Information supplied
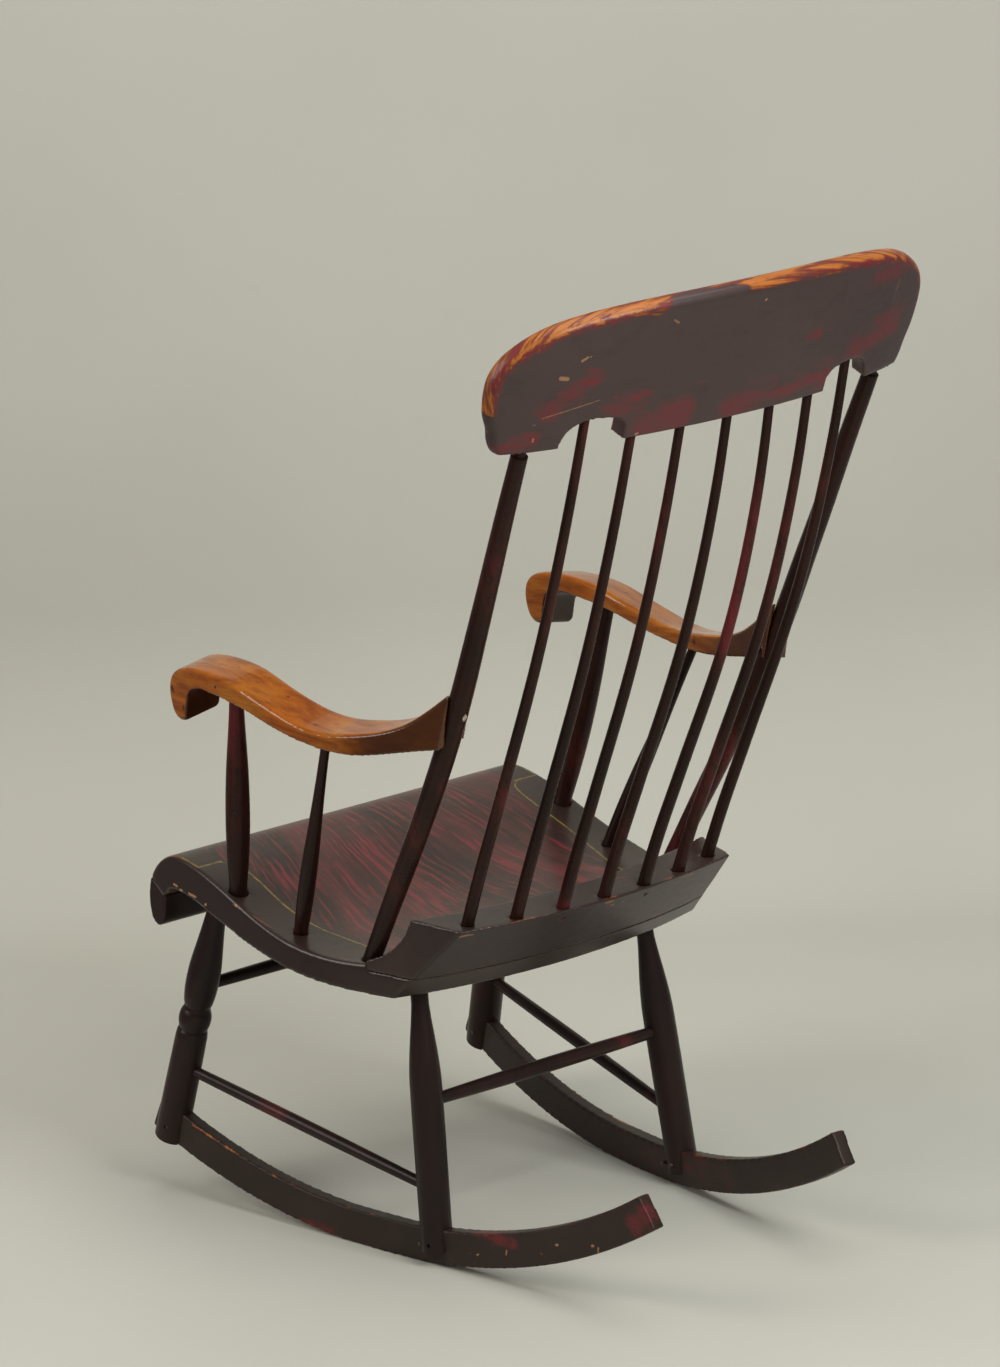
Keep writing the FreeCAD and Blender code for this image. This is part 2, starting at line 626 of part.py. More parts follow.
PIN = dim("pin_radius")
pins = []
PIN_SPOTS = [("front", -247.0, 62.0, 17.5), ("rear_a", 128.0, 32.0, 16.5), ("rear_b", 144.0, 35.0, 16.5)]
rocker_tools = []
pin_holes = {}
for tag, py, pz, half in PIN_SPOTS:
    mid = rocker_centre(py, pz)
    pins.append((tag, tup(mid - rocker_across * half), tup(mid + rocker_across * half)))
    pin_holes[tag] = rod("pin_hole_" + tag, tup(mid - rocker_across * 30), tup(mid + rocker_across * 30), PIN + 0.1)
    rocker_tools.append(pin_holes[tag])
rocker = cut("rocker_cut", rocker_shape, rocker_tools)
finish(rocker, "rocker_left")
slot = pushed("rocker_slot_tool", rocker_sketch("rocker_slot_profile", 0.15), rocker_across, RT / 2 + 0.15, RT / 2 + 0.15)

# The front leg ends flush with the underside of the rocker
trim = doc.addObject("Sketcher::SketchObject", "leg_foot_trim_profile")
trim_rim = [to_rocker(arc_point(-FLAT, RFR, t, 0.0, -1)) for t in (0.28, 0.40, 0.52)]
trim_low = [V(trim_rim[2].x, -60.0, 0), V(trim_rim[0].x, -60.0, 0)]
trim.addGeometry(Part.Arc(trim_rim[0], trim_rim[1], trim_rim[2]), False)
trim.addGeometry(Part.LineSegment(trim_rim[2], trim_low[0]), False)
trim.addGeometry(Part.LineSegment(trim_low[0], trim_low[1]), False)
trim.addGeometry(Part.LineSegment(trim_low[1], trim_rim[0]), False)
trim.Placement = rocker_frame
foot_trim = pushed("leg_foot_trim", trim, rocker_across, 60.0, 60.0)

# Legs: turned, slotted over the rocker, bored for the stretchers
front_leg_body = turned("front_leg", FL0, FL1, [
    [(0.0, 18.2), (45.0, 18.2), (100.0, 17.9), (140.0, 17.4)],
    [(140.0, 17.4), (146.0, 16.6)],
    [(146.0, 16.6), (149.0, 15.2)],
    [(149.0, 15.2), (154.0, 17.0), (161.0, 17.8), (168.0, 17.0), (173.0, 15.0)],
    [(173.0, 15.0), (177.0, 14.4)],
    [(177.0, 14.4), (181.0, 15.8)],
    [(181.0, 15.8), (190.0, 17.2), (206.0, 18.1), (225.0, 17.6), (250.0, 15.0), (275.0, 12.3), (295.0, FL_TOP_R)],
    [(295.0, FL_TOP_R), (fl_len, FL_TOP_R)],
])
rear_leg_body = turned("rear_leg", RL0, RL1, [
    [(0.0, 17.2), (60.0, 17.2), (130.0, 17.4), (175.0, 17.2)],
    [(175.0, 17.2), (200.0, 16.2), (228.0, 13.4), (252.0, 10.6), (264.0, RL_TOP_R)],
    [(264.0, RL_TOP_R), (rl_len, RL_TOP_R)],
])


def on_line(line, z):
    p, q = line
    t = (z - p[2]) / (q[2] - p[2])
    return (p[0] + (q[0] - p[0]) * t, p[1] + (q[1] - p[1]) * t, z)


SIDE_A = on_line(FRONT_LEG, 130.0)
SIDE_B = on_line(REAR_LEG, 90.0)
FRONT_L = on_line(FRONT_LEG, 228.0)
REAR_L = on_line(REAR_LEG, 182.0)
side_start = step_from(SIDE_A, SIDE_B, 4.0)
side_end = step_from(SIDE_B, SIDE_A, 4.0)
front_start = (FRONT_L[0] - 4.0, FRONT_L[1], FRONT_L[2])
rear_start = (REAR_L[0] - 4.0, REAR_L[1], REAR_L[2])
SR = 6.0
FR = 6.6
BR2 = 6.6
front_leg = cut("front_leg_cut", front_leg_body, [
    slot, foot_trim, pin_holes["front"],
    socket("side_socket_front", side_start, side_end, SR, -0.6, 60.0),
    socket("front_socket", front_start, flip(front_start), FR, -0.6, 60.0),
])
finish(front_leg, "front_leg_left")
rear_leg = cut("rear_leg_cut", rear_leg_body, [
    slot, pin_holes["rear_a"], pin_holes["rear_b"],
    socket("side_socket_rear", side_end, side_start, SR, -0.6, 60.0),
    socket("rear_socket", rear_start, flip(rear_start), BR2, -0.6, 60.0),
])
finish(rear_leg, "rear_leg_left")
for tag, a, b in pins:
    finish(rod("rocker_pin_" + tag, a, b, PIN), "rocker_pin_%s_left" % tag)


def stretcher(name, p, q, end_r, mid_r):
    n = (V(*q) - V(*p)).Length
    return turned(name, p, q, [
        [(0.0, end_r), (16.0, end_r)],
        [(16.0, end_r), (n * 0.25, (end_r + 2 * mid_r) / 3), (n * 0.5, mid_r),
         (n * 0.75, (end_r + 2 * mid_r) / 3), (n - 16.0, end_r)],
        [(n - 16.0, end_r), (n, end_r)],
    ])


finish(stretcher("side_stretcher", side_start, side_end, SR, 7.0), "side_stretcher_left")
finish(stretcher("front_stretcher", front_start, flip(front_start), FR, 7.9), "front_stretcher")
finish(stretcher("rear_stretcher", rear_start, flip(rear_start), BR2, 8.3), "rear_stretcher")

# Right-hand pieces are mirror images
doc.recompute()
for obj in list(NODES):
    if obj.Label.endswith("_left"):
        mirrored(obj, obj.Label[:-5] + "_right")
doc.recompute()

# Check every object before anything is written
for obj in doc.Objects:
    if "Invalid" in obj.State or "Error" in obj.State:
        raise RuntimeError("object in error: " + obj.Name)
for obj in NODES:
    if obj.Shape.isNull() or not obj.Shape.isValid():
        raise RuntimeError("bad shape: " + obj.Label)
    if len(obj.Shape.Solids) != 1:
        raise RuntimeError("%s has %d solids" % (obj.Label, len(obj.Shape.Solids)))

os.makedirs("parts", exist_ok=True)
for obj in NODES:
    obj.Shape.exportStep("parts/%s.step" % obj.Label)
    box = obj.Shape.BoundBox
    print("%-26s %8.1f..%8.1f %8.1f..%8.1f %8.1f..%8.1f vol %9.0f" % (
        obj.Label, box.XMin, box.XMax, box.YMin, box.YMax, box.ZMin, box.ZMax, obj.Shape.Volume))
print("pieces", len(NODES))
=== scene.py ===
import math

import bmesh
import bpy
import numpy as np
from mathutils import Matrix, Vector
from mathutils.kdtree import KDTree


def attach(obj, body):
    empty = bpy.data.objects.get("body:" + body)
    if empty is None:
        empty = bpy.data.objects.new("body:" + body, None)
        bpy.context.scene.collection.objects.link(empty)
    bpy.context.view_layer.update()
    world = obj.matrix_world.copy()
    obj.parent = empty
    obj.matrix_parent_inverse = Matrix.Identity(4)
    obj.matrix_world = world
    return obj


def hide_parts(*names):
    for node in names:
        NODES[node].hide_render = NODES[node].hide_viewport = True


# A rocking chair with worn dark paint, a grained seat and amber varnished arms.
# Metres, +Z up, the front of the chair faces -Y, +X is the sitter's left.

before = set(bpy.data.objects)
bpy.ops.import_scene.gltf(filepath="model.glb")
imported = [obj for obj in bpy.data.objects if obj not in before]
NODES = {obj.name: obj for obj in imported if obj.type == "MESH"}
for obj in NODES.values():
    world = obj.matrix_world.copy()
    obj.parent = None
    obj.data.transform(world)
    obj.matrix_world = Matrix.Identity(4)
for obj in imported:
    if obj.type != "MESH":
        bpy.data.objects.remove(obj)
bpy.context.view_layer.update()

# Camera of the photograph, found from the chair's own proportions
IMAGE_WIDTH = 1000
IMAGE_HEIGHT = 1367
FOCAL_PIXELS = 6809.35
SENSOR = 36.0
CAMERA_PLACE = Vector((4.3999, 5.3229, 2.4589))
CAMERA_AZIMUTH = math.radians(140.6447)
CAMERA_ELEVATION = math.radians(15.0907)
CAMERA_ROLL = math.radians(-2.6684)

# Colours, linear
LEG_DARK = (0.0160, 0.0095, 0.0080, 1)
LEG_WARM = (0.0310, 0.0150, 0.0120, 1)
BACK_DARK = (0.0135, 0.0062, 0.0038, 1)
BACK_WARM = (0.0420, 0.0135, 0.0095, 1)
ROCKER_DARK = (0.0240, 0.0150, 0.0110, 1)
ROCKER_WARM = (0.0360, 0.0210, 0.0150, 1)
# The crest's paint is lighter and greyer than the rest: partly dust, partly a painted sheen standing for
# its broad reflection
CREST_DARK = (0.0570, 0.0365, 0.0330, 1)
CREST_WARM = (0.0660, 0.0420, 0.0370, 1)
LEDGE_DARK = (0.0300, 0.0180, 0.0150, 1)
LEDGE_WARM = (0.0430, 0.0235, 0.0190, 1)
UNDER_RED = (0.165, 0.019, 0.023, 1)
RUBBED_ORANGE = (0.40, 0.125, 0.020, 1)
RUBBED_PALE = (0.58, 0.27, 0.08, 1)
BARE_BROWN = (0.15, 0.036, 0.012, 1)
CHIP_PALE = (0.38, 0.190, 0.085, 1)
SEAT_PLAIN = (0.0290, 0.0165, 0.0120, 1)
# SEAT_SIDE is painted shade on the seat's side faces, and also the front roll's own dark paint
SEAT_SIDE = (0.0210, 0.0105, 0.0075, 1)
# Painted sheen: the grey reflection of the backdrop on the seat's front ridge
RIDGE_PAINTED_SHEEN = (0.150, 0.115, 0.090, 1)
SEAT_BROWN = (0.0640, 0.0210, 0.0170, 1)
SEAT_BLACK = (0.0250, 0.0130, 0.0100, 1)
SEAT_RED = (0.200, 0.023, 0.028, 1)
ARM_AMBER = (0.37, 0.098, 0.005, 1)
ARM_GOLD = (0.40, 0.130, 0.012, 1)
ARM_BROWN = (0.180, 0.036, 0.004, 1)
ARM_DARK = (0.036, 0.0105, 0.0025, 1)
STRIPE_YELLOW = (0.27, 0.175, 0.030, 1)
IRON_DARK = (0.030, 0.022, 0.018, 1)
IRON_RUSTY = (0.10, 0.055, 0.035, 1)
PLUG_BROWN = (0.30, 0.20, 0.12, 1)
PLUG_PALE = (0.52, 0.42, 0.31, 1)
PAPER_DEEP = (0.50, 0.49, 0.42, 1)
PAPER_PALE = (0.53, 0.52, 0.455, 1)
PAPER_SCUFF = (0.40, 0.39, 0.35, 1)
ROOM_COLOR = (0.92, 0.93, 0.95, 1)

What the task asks
Quote nothing but the lines that run from the line containing "# Right-hand pieces are mirror images" through the line containing "obj.parent = None", keeping both of them word for word.

Solution below
# Right-hand pieces are mirror images
doc.recompute()
for obj in list(NODES):
    if obj.Label.endswith("_left"):
        mirrored(obj, obj.Label[:-5] + "_right")
doc.recompute()

# Check every object before anything is written
for obj in doc.Objects:
    if "Invalid" in obj.State or "Error" in obj.State:
        raise RuntimeError("object in error: " + obj.Name)
for obj in NODES:
    if obj.Shape.isNull() or not obj.Shape.isValid():
        raise RuntimeError("bad shape: " + obj.Label)
    if len(obj.Shape.Solids) != 1:
        raise RuntimeError("%s has %d solids" % (obj.Label, len(obj.Shape.Solids)))

os.makedirs("parts", exist_ok=True)
for obj in NODES:
    obj.Shape.exportStep("parts/%s.step" % obj.Label)
    box = obj.Shape.BoundBox
    print("%-26s %8.1f..%8.1f %8.1f..%8.1f %8.1f..%8.1f vol %9.0f" % (
        obj.Label, box.XMin, box.XMax, box.YMin, box.YMax, box.ZMin, box.ZMax, obj.Shape.Volume))
print("pieces", len(NODES))
=== scene.py ===
import math

import bmesh
import bpy
import numpy as np
from mathutils import Matrix, Vector
from mathutils.kdtree import KDTree


def attach(obj, body):
    empty = bpy.data.objects.get("body:" + body)
    if empty is None:
        empty = bpy.data.objects.new("body:" + body, None)
        bpy.context.scene.collection.objects.link(empty)
    bpy.context.view_layer.update()
    world = obj.matrix_world.copy()
    obj.parent = empty
    obj.matrix_parent_inverse = Matrix.Identity(4)
    obj.matrix_world = world
    return obj


def hide_parts(*names):
    for node in names:
        NODES[node].hide_render = NODES[node].hide_viewport = True


# A rocking chair with worn dark paint, a grained seat and amber varnished arms.
# Metres, +Z up, the front of the chair faces -Y, +X is the sitter's left.

before = set(bpy.data.objects)
bpy.ops.import_scene.gltf(filepath="model.glb")
imported = [obj for obj in bpy.data.objects if obj not in before]
NODES = {obj.name: obj for obj in imported if obj.type == "MESH"}
for obj in NODES.values():
    world = obj.matrix_world.copy()
    obj.parent = None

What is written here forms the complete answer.